• [Task directions]: Hand back each line, unchanged, from the top down to the line where "rests on, +X" sits.

• [Available data]:
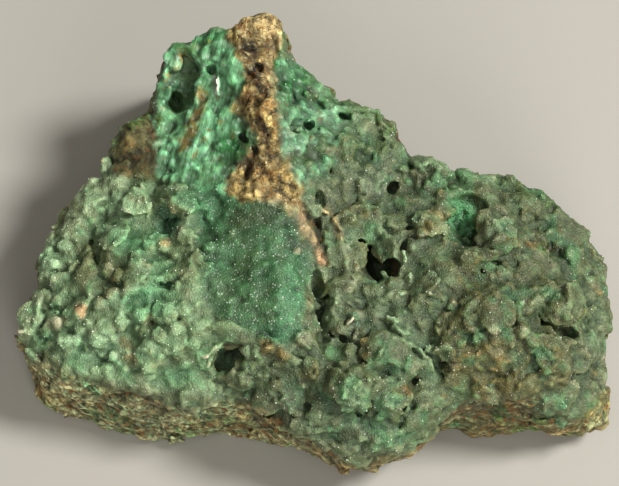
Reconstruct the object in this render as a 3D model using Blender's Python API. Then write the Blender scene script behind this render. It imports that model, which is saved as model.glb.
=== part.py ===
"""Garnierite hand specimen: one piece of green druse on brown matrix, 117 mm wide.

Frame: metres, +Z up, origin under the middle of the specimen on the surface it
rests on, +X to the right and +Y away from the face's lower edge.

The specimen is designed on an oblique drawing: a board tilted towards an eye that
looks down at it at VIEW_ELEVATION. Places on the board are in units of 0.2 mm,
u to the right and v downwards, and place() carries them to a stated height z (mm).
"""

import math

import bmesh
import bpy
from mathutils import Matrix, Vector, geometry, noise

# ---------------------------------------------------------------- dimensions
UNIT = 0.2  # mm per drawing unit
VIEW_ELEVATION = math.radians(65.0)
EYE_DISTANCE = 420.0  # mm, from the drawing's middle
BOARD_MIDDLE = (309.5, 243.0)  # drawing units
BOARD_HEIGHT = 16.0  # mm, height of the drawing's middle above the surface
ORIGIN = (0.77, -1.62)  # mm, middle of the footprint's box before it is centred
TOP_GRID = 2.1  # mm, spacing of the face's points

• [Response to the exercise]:
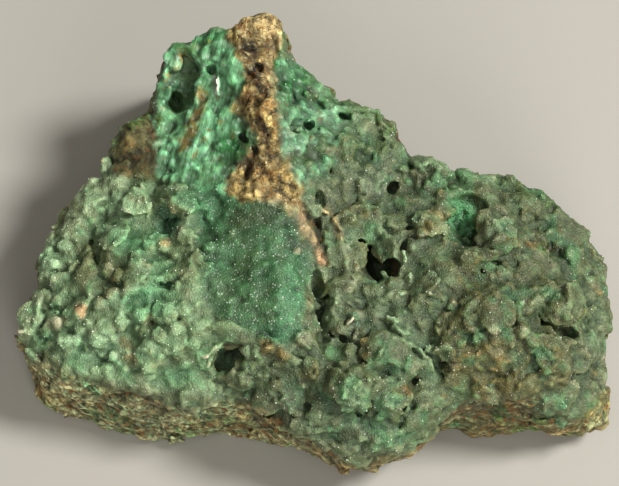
Reconstruct the object in this render as a 3D model using Blender's Python API. Then write the Blender scene script behind this render. It imports that model, which is saved as model.glb.
=== part.py ===
"""Garnierite hand specimen: one piece of green druse on brown matrix, 117 mm wide.

Frame: metres, +Z up, origin under the middle of the specimen on the surface it
rests on, +X to the right and +Y away from the face's lower edge.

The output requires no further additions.